Many chastised the union's position as too costly for industry at a time when Germany is staring down a shortage of skilled labor in the coming decades. By 2030, German employers could need as many as 3 million skilled laborers due to declining birthrates and lack of interest in industries like metalwork, according to a 2017 study by the Swiss economic research institute Prognos.

But Jörg Hofmann, chairman of IG Metall, told German public broadcaster Deutschlandfunk in an interview in January that the union estimates that only 4 to 5 percent of workers will take advantage of the new work arrangement at any given time – mostly to take care of family.

Even if more workers take more time off, others would likely flock to the industry on account of the new benefits, he added.

"[Employers] show flexibility when the customer wants it," he said. "And we think they should also show flexibility when it comes to the interests of employees."

Under the deal struck between management and labor, metalworkers last month saw their wages increase by 4.3 percent. In addition to the option of working 28 hours per week for up to two years, workers will also receive a standard bonus every July worth 27.5 percent of their monthly wages.

For shift workers who have worked at least five years at a company, parents with children younger than eight years old or workers with a family member in need of care can exchange the new bonus for eight additional vacation days per year.

In return, employers can introduce a temporary workweek of up to 40 hours per week for up to 18 percent of their workforce – five hours more than the legally mandated 35 hours per week – in order to make up for those utilizing the new leave scheme. But they can only do so until the average workweek per full-time employee in the factory reaches 35.9 hours per week.

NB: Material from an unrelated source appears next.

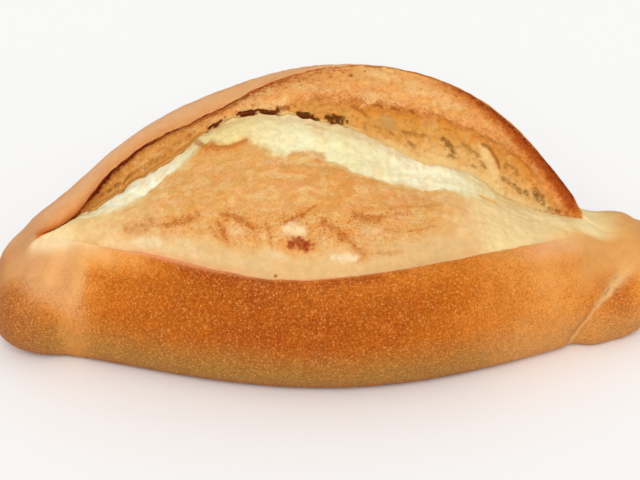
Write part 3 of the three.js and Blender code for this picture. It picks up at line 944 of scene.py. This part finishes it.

"What is culturally significant is the fact that the option of an individual reduction of working hours is linked to important social problems such as finding spare time for relatives or partners in need of care," Klaus Dörre, a sociologist at the University of Jena, told Occupy.com.

In recent years, the work-life balance debate has become increasingly prevalent in Germany, a country where traditional, family-owned industries have dominated economic output for generations.

Though traditional processes helped make Germany Europe's largest and healthiest economy, many enterprises worry about the effects that a new digital economy will have on their production models. They're now looking to become more attractive to a new generation of young workers demanding flexibility in a digitalized workplace.

This new agreement signals that Germany's traditional industries are taking such calls seriously, said Dürre. "Many highly skilled professionals today want more than just good pay and an interesting job," he said. "They want to be in charge of disposable time – that is to say, time to live."

But such extreme flexibility for full-time employees could have negative side effects as well, said Brzeski. Production could taper off if the new work model fails to draw young people back to traditional industries that are often in rural enclaves far removed from the cities favored by millennials.

Moreover, "if worst comes to worst, men will perhaps work longer hours and women might accept the reduction of working hours, which would certainly add to cementing gender hierarchies," said Dörre.

Even so, the perceived benefits of reduced hours and a flexible work arrangement can only help to bolster the staying power of these ailing traditional industries in Germany, Dörre added.

After all, they're taking a page out of a work model long implemented by startups that favor a culture of flexibility and efficiency over more rigid work schedules, he said.

"Real wealth consists of the time available for each individual and for society as a whole," he said, citing Karl Marx. "Reduced full-time [work] of 28 hours per week over a period of two years represents a compromise which entails advantages for all sides."